> Records with modeling code
*-*-*
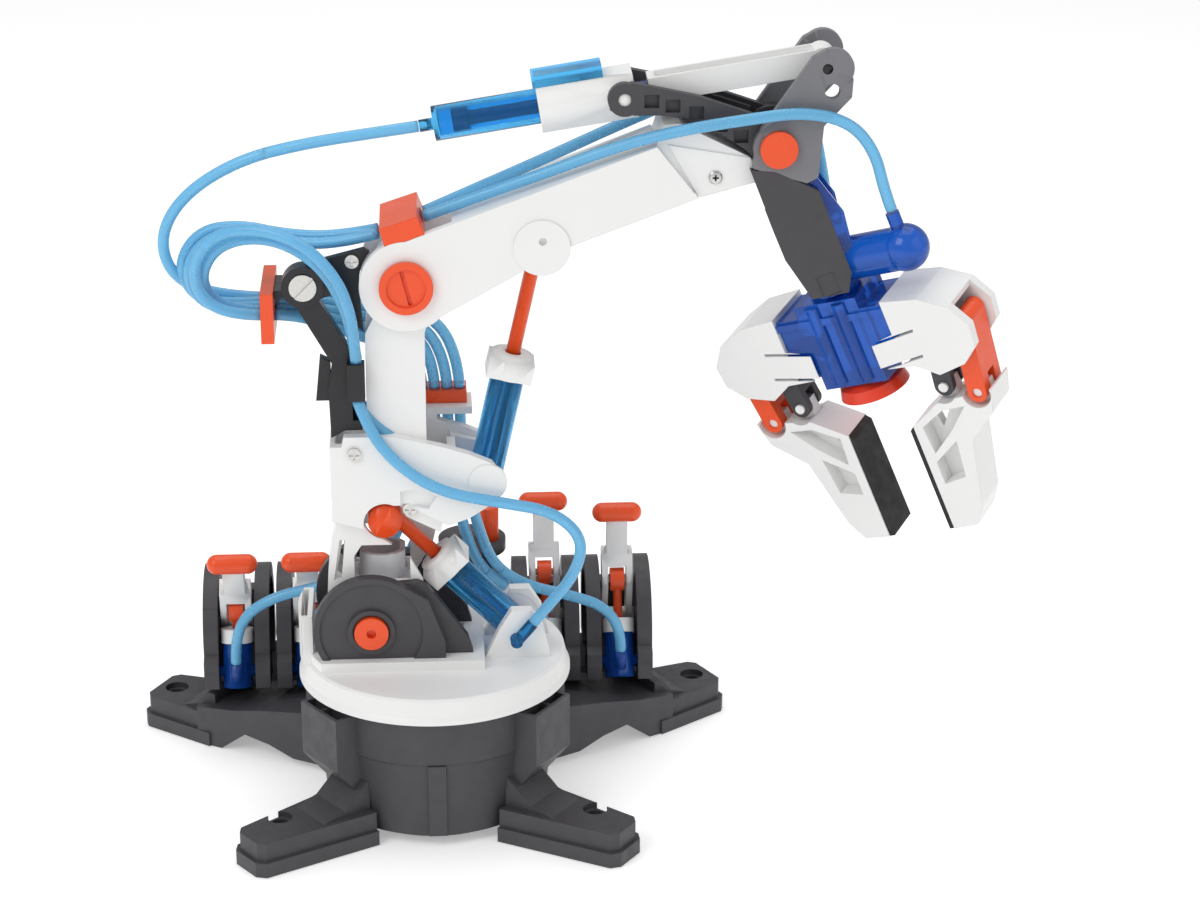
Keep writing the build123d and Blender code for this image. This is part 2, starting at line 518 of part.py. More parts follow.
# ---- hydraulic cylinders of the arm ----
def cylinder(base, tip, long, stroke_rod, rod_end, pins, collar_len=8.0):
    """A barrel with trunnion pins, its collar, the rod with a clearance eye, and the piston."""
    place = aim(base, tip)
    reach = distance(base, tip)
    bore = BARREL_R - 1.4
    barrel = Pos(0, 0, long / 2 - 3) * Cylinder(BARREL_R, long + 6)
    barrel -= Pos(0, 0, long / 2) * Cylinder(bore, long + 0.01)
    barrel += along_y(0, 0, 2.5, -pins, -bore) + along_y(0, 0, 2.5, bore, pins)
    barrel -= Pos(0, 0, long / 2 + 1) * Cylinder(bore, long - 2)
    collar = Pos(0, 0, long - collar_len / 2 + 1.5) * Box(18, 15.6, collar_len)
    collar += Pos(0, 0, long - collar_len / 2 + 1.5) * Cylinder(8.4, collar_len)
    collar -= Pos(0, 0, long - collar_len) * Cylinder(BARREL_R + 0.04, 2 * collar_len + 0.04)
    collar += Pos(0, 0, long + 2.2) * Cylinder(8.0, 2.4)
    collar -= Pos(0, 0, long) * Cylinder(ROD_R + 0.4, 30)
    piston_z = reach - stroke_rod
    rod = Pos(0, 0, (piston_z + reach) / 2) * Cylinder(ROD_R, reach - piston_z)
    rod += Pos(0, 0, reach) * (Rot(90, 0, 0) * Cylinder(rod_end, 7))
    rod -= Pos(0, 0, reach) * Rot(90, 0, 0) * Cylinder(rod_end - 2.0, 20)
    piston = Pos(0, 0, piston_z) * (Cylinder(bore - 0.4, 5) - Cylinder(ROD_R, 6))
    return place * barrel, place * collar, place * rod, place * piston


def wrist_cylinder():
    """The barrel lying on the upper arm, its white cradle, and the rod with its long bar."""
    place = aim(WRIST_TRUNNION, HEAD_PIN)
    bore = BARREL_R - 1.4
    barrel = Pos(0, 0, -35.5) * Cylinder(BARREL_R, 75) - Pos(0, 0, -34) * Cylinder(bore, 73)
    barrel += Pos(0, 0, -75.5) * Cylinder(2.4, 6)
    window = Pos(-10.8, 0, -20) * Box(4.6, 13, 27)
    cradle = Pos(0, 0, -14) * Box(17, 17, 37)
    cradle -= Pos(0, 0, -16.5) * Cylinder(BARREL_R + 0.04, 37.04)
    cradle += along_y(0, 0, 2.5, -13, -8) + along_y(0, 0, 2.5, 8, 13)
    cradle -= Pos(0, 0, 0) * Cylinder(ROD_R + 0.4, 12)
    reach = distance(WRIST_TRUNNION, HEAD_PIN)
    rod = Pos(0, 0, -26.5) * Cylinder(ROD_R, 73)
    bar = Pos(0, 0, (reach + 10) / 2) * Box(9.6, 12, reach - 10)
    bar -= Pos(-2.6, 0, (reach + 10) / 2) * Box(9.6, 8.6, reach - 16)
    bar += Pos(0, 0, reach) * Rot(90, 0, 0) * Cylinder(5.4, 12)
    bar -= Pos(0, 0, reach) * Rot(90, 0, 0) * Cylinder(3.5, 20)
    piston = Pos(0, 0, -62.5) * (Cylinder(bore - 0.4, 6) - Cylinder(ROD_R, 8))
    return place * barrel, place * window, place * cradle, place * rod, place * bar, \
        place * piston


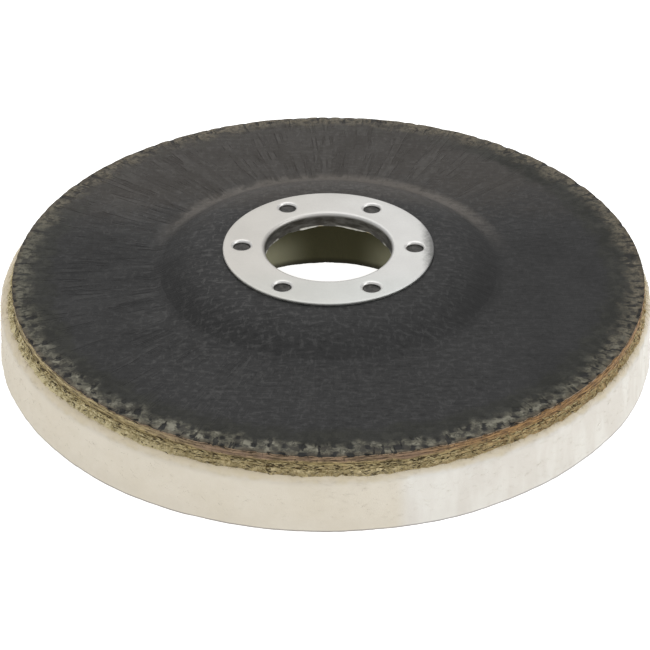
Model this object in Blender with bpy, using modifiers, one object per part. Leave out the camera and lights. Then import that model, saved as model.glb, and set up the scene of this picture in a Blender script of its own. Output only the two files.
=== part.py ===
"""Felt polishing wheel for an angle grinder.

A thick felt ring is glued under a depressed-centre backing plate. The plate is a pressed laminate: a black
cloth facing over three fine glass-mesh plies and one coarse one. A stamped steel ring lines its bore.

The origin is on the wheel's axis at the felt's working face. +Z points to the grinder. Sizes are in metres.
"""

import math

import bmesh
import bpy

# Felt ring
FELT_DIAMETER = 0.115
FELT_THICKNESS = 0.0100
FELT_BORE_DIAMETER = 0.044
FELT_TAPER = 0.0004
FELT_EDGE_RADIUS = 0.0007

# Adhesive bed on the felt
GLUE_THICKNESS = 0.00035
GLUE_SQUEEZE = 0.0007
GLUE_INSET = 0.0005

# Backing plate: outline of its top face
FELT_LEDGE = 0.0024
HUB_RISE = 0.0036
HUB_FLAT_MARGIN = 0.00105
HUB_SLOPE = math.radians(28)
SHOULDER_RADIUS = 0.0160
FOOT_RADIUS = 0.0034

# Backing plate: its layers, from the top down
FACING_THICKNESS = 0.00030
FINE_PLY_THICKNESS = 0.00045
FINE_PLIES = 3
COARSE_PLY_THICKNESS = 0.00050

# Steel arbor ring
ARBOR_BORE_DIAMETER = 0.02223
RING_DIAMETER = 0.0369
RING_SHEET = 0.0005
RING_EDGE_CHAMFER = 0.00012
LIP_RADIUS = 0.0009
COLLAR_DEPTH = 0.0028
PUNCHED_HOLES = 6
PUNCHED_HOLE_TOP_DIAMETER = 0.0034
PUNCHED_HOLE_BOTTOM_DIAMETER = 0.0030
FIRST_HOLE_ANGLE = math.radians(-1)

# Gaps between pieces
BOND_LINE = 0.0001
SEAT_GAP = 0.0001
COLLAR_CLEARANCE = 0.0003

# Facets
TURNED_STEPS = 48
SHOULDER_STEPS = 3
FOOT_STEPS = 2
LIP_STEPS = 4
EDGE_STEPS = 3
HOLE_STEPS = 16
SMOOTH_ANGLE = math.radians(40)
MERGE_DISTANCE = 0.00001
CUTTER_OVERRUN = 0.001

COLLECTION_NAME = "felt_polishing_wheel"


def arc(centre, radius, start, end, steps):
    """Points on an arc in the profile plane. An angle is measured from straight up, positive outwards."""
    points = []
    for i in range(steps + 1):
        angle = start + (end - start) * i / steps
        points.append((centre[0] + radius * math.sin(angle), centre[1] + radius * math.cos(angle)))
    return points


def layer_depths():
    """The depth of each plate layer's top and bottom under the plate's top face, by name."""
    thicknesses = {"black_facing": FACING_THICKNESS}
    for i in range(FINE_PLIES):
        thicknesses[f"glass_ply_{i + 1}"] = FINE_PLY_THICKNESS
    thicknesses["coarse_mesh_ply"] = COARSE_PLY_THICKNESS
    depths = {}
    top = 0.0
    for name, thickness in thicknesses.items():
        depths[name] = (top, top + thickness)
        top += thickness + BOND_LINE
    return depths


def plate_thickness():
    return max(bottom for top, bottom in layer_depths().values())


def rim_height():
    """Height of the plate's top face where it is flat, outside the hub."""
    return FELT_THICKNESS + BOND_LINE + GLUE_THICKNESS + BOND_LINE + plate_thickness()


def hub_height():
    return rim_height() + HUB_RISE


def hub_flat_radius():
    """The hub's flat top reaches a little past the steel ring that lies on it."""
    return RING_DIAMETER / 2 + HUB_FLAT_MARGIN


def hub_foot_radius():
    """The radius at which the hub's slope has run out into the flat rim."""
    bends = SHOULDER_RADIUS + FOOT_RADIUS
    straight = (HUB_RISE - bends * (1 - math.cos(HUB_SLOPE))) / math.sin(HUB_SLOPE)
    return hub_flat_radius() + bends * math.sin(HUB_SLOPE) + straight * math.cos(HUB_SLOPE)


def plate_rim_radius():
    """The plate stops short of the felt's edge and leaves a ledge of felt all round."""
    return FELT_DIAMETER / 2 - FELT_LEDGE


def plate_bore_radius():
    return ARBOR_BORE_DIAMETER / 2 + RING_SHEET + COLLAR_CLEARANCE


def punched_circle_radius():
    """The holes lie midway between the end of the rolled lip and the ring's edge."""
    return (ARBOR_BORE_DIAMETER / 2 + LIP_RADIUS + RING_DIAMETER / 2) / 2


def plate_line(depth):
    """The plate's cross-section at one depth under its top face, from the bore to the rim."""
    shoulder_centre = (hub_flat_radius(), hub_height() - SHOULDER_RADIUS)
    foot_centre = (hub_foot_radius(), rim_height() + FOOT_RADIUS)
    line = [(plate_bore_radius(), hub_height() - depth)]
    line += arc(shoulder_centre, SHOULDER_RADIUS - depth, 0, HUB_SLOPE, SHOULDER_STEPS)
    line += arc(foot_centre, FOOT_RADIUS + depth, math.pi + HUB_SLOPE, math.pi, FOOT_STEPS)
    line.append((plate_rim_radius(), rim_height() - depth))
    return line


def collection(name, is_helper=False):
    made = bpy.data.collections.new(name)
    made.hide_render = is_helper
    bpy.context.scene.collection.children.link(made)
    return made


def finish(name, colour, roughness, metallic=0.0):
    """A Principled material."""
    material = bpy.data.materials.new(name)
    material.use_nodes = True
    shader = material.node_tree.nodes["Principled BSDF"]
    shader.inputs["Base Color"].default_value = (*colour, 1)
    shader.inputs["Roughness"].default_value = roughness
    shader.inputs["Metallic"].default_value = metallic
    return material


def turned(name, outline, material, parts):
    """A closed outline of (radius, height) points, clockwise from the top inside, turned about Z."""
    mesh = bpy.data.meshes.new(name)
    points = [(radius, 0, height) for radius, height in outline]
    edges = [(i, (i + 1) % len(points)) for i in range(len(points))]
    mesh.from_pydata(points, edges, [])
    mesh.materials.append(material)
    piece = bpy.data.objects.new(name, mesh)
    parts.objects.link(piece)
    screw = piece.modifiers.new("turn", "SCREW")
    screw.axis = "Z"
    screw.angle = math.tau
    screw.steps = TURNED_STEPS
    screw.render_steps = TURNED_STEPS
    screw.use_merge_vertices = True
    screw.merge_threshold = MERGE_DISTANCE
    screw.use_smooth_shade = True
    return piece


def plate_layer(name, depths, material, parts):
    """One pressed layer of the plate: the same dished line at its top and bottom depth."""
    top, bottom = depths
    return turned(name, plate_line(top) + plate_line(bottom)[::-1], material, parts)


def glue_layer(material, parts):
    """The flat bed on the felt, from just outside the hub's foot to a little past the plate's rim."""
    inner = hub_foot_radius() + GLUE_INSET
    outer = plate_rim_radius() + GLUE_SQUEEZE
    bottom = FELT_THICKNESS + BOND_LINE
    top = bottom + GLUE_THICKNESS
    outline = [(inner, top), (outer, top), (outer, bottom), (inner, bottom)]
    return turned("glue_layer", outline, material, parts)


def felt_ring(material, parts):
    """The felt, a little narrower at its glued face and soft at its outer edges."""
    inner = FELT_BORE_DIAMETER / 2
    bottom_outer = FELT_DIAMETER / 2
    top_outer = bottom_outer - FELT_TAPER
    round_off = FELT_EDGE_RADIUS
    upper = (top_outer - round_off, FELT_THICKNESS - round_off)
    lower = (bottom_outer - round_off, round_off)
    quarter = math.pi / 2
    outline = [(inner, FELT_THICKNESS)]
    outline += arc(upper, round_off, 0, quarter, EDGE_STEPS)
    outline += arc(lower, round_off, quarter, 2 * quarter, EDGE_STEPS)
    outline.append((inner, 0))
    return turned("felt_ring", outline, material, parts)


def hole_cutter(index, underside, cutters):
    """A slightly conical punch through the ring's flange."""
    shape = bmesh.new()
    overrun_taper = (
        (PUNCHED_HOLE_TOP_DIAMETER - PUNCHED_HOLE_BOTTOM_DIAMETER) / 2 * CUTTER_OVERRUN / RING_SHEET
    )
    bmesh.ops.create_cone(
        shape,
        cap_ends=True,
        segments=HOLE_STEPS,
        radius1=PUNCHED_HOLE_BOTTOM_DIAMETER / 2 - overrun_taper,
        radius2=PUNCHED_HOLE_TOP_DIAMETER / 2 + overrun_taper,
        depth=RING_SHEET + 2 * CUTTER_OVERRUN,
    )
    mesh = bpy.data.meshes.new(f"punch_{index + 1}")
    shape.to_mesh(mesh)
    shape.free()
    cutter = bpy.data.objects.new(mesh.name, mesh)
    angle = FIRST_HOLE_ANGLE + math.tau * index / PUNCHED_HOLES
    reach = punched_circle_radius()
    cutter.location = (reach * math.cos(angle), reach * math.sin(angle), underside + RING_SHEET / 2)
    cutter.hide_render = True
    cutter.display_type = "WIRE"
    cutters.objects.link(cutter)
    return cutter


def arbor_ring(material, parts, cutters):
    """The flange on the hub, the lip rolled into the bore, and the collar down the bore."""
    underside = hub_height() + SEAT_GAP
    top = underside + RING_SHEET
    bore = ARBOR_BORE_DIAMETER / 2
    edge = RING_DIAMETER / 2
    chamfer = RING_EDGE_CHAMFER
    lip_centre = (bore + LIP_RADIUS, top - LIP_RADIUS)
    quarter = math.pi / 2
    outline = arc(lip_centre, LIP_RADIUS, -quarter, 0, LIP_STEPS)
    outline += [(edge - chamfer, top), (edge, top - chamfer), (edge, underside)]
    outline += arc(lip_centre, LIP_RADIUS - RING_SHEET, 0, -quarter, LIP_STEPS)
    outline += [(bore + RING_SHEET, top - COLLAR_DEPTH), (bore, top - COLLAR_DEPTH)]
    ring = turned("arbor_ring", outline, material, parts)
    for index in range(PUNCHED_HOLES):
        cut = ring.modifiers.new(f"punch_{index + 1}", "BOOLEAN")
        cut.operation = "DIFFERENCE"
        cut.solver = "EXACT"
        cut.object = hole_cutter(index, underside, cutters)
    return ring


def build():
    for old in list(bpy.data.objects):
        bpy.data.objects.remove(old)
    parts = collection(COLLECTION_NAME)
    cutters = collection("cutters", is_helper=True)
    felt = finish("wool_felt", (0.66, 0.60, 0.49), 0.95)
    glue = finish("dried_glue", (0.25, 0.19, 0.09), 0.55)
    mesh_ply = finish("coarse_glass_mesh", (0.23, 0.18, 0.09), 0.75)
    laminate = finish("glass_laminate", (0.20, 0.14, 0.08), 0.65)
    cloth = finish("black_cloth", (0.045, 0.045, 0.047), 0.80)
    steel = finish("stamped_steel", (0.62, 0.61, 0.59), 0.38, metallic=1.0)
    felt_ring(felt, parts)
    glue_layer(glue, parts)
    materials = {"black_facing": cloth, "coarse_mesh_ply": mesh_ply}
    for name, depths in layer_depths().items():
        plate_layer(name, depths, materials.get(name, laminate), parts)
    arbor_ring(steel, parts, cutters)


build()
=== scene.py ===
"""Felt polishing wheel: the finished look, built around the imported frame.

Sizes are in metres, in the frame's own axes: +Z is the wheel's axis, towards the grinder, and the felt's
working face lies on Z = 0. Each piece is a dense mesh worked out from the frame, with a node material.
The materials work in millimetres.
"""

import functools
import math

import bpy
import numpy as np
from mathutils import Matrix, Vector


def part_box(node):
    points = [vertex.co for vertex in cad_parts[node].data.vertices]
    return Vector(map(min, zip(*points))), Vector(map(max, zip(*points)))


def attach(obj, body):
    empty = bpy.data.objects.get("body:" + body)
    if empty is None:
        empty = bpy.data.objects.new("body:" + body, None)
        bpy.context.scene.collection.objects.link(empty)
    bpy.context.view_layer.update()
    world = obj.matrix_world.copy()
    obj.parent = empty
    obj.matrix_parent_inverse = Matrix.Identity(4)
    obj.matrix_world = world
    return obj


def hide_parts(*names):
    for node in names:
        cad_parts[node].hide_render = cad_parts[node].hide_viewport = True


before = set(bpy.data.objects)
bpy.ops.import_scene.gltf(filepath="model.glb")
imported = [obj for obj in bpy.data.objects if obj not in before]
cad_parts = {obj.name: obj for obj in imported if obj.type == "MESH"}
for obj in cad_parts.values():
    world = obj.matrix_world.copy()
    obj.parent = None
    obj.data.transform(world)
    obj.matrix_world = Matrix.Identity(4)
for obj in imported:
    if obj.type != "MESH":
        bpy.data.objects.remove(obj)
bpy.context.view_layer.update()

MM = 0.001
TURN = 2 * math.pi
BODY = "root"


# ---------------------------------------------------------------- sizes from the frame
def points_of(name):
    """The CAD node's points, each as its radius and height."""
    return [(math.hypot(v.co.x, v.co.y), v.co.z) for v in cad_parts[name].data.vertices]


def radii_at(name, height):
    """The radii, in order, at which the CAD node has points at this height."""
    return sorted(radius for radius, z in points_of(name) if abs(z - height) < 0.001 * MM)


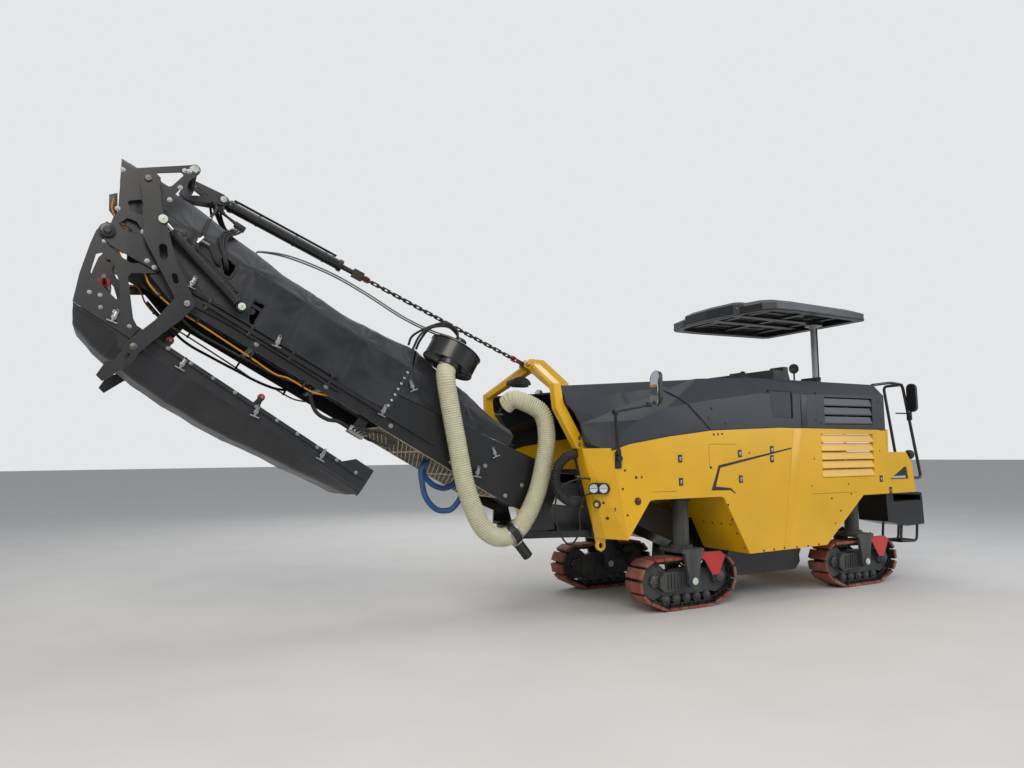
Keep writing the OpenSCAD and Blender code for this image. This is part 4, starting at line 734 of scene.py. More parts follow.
*-*-*
Between the line containing "Model this object" and the line containing "cloth facing over" lies the part to return. Return it exactly, counting both of those lines.

> RESPONSE TO THIS EXERCISE
Model this object in Blender with bpy, using modifiers, one object per part. Leave out the camera and lights. Then import that model, saved as model.glb, and set up the scene of this picture in a Blender script of its own. Output only the two files.
=== part.py ===
"""Felt polishing wheel for an angle grinder.

A thick felt ring is glued under a depressed-centre backing plate. The plate is a pressed laminate: a black
cloth facing over three fine glass-mesh plies and one coarse one. A stamped steel ring lines its bore.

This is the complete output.